Prior to 2000, there was a history at the University of Chicago, and in particular within the biomedical complex, of looking beyond one of the most significant medical challenges of the century. We were probably one of the only major urban academic health institutions in the United States to do so, and in many ways this legacy has made our current efforts even more pronounced, focused and driven. The University of Chicago is at the forefront of healing complex conditions which makes our current "one campus" approach distinct, and advances the natural and deep interdisciplinary approaches that CCHE embodies.
One of the benefits of a late start is that much of the entrenched HIV ideologies that focus on individual behaviors and insular biomedical cures have not guided CCHE’s fresh approach to eliminating HIV transmission. Our policies, the ways our infrastructure has developed, and a lack of legacy in programs or people has made CCHE a place where new and interdisciplinarity ideas thrive. We recruit the best minds and utilize advanced methods that are fostered within the community in which the institution resides.
The Biological Sciences Division and in particular the Departments of Medicine, Pediatrics, Obstetrics/Gynecology and Health Studies have made considerable progress towards HIV transmission elimination. These units and the Harris School, the Booth School, the School of Social Services Administration, and the College are reciprocally strengthened by efforts to limit new HIV transmission domestically and internationally.
High quality HIV prevention and treatment clinical services for newly HIV diagnosed and at-risk adolescents and adults are available even for those without insurance through one of several CCHE HIV providers. A very important part of our growth and development has included the establishment of a comprehensive HIV program that has rapidly expanded 10 fold over a ten year period to meet the needs of multiple populations in Chicago.
The history of HIV/AIDS in Chicago, mirroring other major cities, is in many ways a representative microcosm of the national epidemic. In the early 80s the epidemic was widely considered a disease of (mostly white) gay men and injection drug users. Today, the predominantly white LGBTQ neighborhoods of LakeView and Uptown still have the highest prevalence of HIV in the city where many social services are available. However, the rate of new infection is increasing fastest in young black men who have sex with men and black women. Young black MSM in Chicago are more likely than white MSM to become infected with HIV, with no differences in risk behavior or partner number.

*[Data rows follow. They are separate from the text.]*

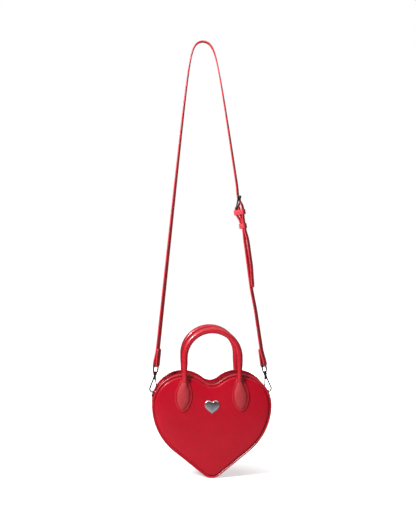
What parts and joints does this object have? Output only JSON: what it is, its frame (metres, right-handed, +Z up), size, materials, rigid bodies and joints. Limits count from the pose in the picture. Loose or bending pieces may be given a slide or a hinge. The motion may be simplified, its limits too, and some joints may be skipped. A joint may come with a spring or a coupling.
{
  "type": "handbag",
  "caption": "Heart shaped padded handbag with rolled handles, a zipped top and a metal emblem, hung by swivel snap hooks from its buckled shoulder strap.",
  "frame": {"origin": "underside of the shoulder strap at its highest point, where the bag hangs", "axes": "+Z up, the front of the bag faces -Y, +X to the right as seen from the front"},
  "size_m": [0.2141, 0.104, 0.7541],
  "materials": {
    "red_leather": "smooth satin leather with a soft sheen",
    "strap_leather": "smooth satin leather with painted edges",
    "piping_leather": "satin leather rolled over a cord",
    "dark_metal": "polished gunmetal plating",
    "bright_metal": "polished nickel plating",
    "zip_metal": "nickel plated teeth",
    "tape_cloth": "woven zip tape",
    "lining_cloth": "woven lining cloth",
    "foam": "soft foam",
    "board": "stiffener board"
  },
  "bodies": {
    "strap": {"strap_long": "strap_leather", "strap_short": "strap_leather", "buckle_frame": "dark_metal", "keeper_upper": "strap_leather", "keeper_lower": "strap_leather", "left_hook_eye": "dark_metal", "right_hook_eye": "dark_metal"},
    "prong": {"buckle_prong": "dark_metal"},
    "left_hook": {"left_hook_body": "dark_metal", "left_gate_pin": "bright_metal"},
    "right_hook": {"right_hook_body": "dark_metal", "right_gate_pin": "bright_metal"},
    "left_gate": {"left_hook_gate": "dark_metal"},
    "right_gate": {"right_hook_gate": "dark_metal"},
    "bag": {"front_panel": "red_leather", "back_panel": "red_leather", "front_pad": "foam", "back_pad": "foam", "front_board": "board", "back_board": "board", "front_piping": "piping_leather", "back_piping": "piping_leather", "side_wall": "red_leather", "front_zip_facing": "red_leather", "back_zip_facing": "red_leather", "zip_tapes": "tape_cloth", "zip_teeth": "zip_metal", "zip_stops": "bright_metal", "lining": "lining_cloth", "slip_pocket": "lining_cloth", "front_left_tab": "red_leather", "front_right_tab": "red_leather", "back_left_tab": "red_leather", "back_right_tab": "red_leather", "emblem": "bright_metal", "emblem_washers": "bright_metal", "left_ring_tab": "red_leather", "right_ring_tab": "red_leather"},
    "left_ring": {"left_ring": "dark_metal"},
    "right_ring": {"right_ring": "dark_metal"},
    "front_grip": {"front_handle": "red_leather", "front_handle_core": "foam"},
    "back_grip": {"back_handle": "red_leather", "back_handle_core": "foam"},
    "slider": {"zip_slider": "dark_metal"},
    "pull": {"zip_pull": "strap_leather"}
  },
  "joints": [
    {"name": "bag_swing", "type": "hinge", "parent": "strap", "child": "bag", "pos_m": [0.014, 0, -0.609], "axis": [1, 0, 0], "range_deg": [-50, 50]},
    {"name": "left_hook_swivel", "type": "hinge", "parent": "strap", "child": "left_hook", "pos_m": [-0.08677, 0, -0.609], "axis": [0.1219, 0, 0.9925], "range_deg": [-20, 20]},
    {"name": "left_gate_hinge", "type": "hinge", "parent": "left_hook", "child": "left_gate", "pos_m": [-0.08241, 0, -0.58463], "axis": [0, 1, 0], "range_deg": [0, 15], "stiffness_Nm_per_rad": 0.01, "springref_deg": -11.46},
    {"name": "left_ring_tilt", "type": "hinge", "parent": "bag", "child": "left_ring", "pos_m": [-0.08706, 0, -0.61449], "axis": [0, 1, 0], "range_deg": [-2, 4]},
    {"name": "right_hook_swivel", "type": "hinge", "parent": "strap", "child": "right_hook", "pos_m": [0.11477, 0, -0.609], "axis": [-0.1736, 0, 0.9848], "range_deg": [-20, 20]},
    {"name": "right_gate_hinge", "type": "hinge", "parent": "right_hook", "child": "right_gate", "pos_m": [0.10914, 0, -0.58489], "axis": [0, -1, 0], "range_deg": [0, 15], "stiffness_Nm_per_rad": 0.01, "springref_deg": -11.46},
    {"name": "right_ring_tilt", "type": "hinge", "parent": "bag", "child": "right_ring", "pos_m": [0.11506, 0, -0.61449], "axis": [0, 1, 0], "range_deg": [-4, 2]},
    {"name": "front_handle_fold", "type": "hinge", "parent": "bag", "child": "front_grip", "pos_m": [0.014, -0.0468, -0.58281], "axis": [1, 0, 0], "range_deg": [-10, 70], "stiffness_Nm_per_rad": 0.08},
    {"name": "back_handle_fold", "type": "hinge", "parent": "bag", "child": "back_grip", "pos_m": [0.014, 0.0468, -0.58281], "axis": [-1, 0, 0], "range_deg": [-10, 70], "stiffness_Nm_per_rad": 0.08},
    {"name": "zip_travel", "type": "hinge", "parent": "bag", "child": "slider", "pos_m": [-0.0339, 0, -0.6284], "axis": [0, 1, 0], "range_deg": [0, 55]},
    {"name": "zip_pull_lift", "type": "hinge", "parent": "slider", "child": "pull", "pos_m": [-0.06482, 0, -0.58567], "axis": [0, 1, 0], "range_deg": [0, 15]},
    {"name": "prong_lift", "type": "hinge", "parent": "strap", "child": "prong", "pos_m": [0.06091, 0.00168, -0.28901], "axis": [0.3295, 0.9429, 0.0495], "range_deg": [0, 4]}
  ]
}
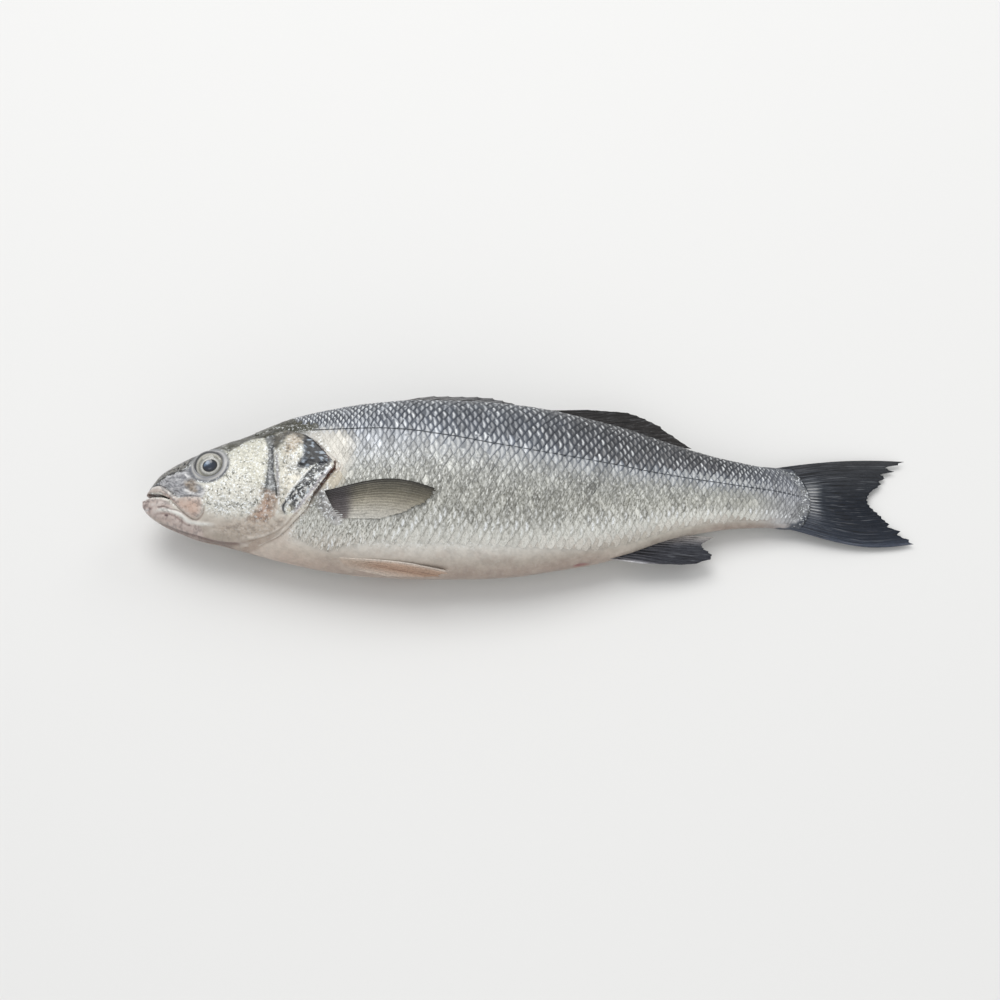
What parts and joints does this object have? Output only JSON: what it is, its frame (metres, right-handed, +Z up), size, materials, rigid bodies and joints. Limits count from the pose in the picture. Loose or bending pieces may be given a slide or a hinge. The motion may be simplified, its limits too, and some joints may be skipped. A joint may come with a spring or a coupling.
{
  "type": "raw sea bass",
  "caption": "Whole raw sea bass lying on its side, silver scales, slate-grey back, folded fins and forked tail.",
  "frame": {"origin": "on the surface the fish lies on, under the centre of its footprint", "axes": "+X towards the tail, +Y towards the back, +Z up out of the left flank"},
  "size_m": [0.4156, 0.1066, 0.0541],
  "materials": {
    "skin": "wet silvery scaled skin, slate grey along the back and creamy white on the belly",
    "eye": "clear wet cornea over a silvery gold iris and a blue-black pupil",
    "fin": "damp slate-blue fin membrane with paler rays",
    "paired_fin": "damp thin olive-grey to cream fin membrane with darker rays"
  },
  "bodies": {
    "root": {"body": "skin", "eye_left": "eye", "eye_right": "eye", "first_dorsal_fin": "fin", "second_dorsal_fin": "fin", "caudal_fin": "fin", "anal_fin": "fin", "pectoral_fin_left": "paired_fin", "pectoral_fin_right": "paired_fin", "pelvic_fin_left": "paired_fin", "pelvic_fin_right": "paired_fin"}
  },
  "joints": []
}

The University of Chicago’s position on the South Side makes it uniquely situated to test, treat, and prevent new HIV infections in a highly affected population. The South Side communities and majority Black suburbs connected to them to the South represents the largest contiguous Black population in the United States. By using our integrated HIV transmission elimination approaches, we are beginning to make new infections in these communities less frequent.